春ちゃん、どうした? そんなにしょんぼりして」

「きのうの朝、おなかが痛くなって、病院にいったの。お薬のんだからなおってきたけれど、学校を休んじゃった」

 小学校に入学したとき、お休みしないことを目標にしたのに、1年と少しでだめになってしまったのです。

 

「それは、がっかりしたね。でも、ずいぶん痛かったんだろう?」

 おばあさんは腰をかがめ、やさしい目で春香の顔をのぞきこみました。

 春香は痛かったところに両手を当て、

「また、あんなに痛くなったらいやだなぁ」

 と、小さな声でつぶやきます。

 

「それなら、いいものがあるよ」 

 おばあさんは、いつも持っている布のバッグを開けて、白いポチ袋を取りだしました。

春香の手のひらの上でポチ袋を逆さにすると、小指の先くらいの紙の巻き物がころがり出てきました。赤いこよりで結んであります。

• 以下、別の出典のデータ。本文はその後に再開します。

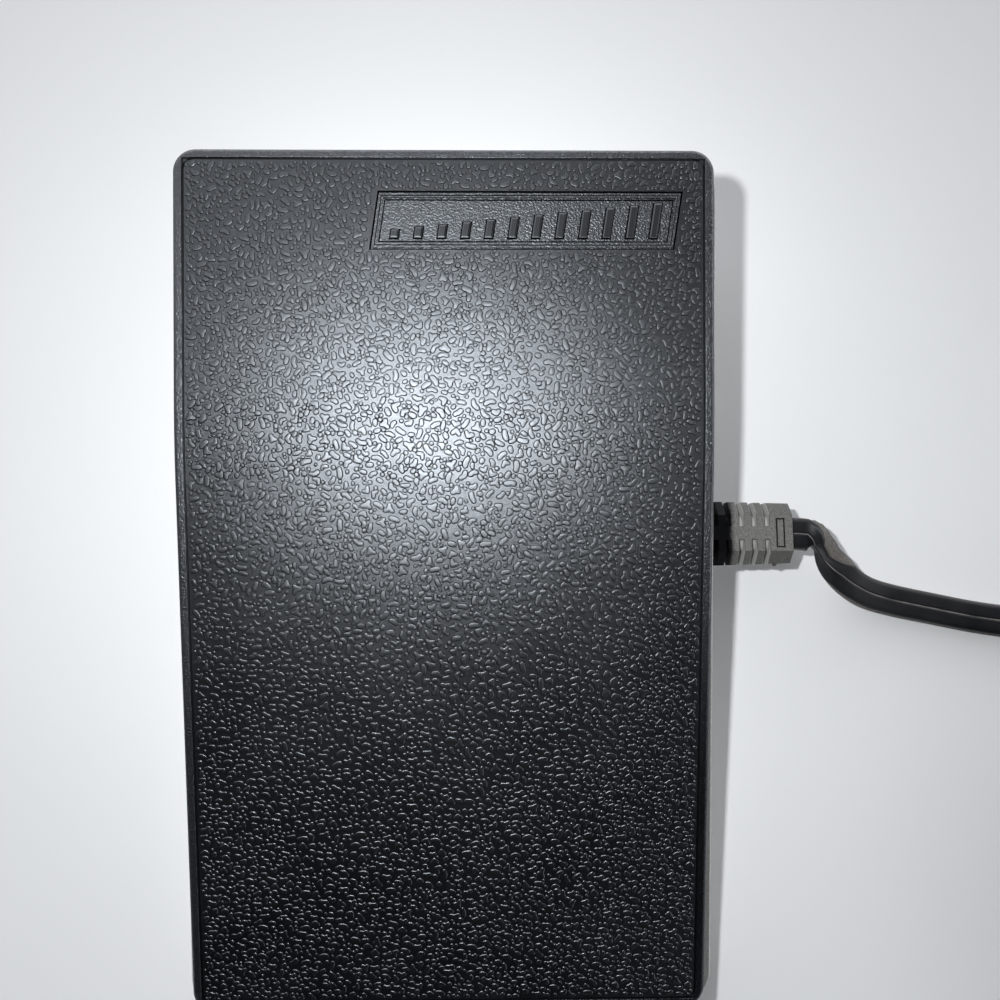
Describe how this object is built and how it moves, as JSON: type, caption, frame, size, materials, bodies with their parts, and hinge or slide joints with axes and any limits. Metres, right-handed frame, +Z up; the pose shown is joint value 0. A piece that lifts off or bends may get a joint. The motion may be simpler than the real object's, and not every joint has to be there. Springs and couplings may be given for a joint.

「これをあげよう。こよりをほどいてね、端っこからめくって中を見てごらん」

 言われたとおりに小さな巻き物を広げてみました。紙には細い筆で、お地蔵さまの絵が描いてありました。

 

「慈悲深いお顔だろう?」

「うん、かわいいお地蔵さま」

 春香のことばにおばあさんは、よしよしとうなずきました。

「これは身代わり地蔵尊といってね、私はいつもお守りとして持ち歩いているの。痛いところに貼りつけると、まるで潮が引くように治ってしまうんだ」

「えっ、どうして?」

「お地蔵さまが痛みを持って行ってくださるのさ。今度どこか痛くなったら、この紙を水かぬるま湯でちょっとしめらせて、絵の方を手前にして痛い場所に貼ってごらん。しばらくすると、お地蔵さまのお姿が消えて、痛みもやわらぐんだよ」

 ふしぎなお守りを手にして、しずんでいた春香のこころは明るくなりました。


 キクおばあさんからもらったお守りを、春香はたいせつにしました。持っているだけで安心するのです。

 とうとう使ってしまったのは、運動会でころんで足首をねんざしたときでした。

 薬を塗ってもらっても痛くて眠れないほどだったのに、ひんやりとしめらせたお地蔵さまの紙を貼ると、ひと晩でよくなりました。

 

春ちゃんが運動会で、ねんざしたと聞いてね」

 おばあさんがお見舞いに来てくれました。

「もうなおったの。お地蔵さまが身代りになってくれたから」

 春香が、まっ白に変わってしまった紙を見せると、

「そんなことだろうと思った」

 と言って、新しいポチ袋をくれました。

 中にはあの小さな巻き物が、5つも入っています。

 

「おばあさん、こんなにたくさんどうしたの」

「ここに来る前に買ってきたんだよ」

「えっ、お金で買えるの?」

 春香はびっくりして、大きな声で聞きました。

「そうだね、お地蔵さまのやさしさは、売ったり買ったりできるものではない。このお守りについている値段は、無限のお慈悲を形にした人たちへの、手間賃のようなものさ。おばあさんのおこづかいでも買えるくらいのね」

 答えながら、キクおばあさんは目をほそめて笑ったのです。